Watched the MTV awards that night


i never realized the music business was in such a big place. All the performers sound alike. It sounds like they all have the same recording engineer. There is no individuality to any of acts. It's all just a formulated mess.

I am so thankful I grew up a time when there were great musicians and singers and songwriters. They say progress is good but it didn't work out that way in the music business.
taters

Showing 7 responses by mapman

Its somewhat entertaining along the lines of a circus perhaps, but musically MTV keeps lowering the bar every year. The early glory days of teh 80s and the music videos then seem like Beethoven in comparison. Can it go any lower?
Pop music has always been pretty lowest common denominator. The LCD has changed a lot and probably broadened over teh years resulting in a bunch of stuff that mostly all sounds and looks the same.
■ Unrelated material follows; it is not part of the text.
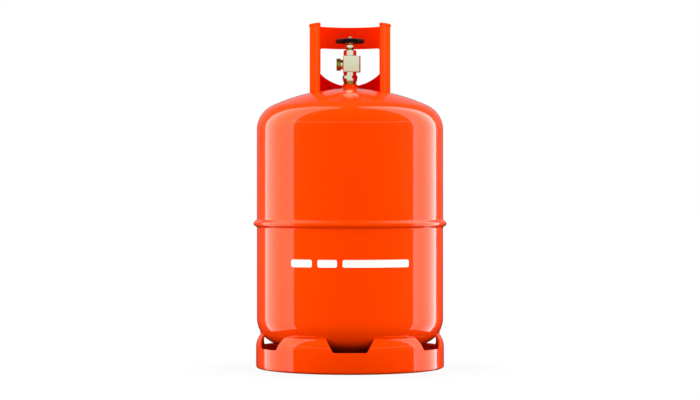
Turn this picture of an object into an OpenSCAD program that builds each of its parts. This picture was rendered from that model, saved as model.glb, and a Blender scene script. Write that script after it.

Its all the other stuff always around that gets factored into it and lost in the shuffle worth seeking out. It'll be different strokes for different folks, not the amorphous blob basement dwelling LCD.
The LCD almost always consists of:

1) hot girls and/or the talented girl next door
2) cute or hunky guys
3) catchy beats
4) pushing the boundaries of morality of the day
5) lots of attitude. At least as much as teh masses will tolerate which is a lot these days.

The only thing that changes really with pop music is how all this plays out at any particular time.
You don't hear much about Al Jolson anymore these days, but yes, he was the biggest star of his time as I recall.

Says a lot.
The thing is with modern technology/production, there is so much done to beef up a production technically, often with a single sound/style in mind that will appeal to the masses, that the individual talent of the actual performer matters less than ever. Its kinda like fast food, crank it out for the masses. All driven by marketing and metrics across an increasingly diverse demographic of consumers. The results are very lowest common denominator. Real individual unique talents will appeal to just a subset of the target audience.

So it is what it is. The smart thing to do is to maybe just accept pop culture for what it is and enjoy it or not, but seek your individual musical pleasures elsewhere. There is more of that out there to find and enjoy than ever. Some of it dating back to the earliest recordings made almost a century ago.
I have a 2 record Jolson compilation that I recall being pretty darn good. I need to give that another spin.

Jolson was still a popular legacy act when I was a kid in teh early 60s. I recall TV ads pitching Jolson recordings. I never paid much attention. The Beatles were breaking and all that. Plus old records sounded crappy on the cheap gear I had back then. Now those old recordings are entrancing, especially when digitally remastered well.
Read his writeup on Wikipedia. fascinating stuff!

How'd we start on Al Jolson in a thread about VMA awards again? A good omen maybe.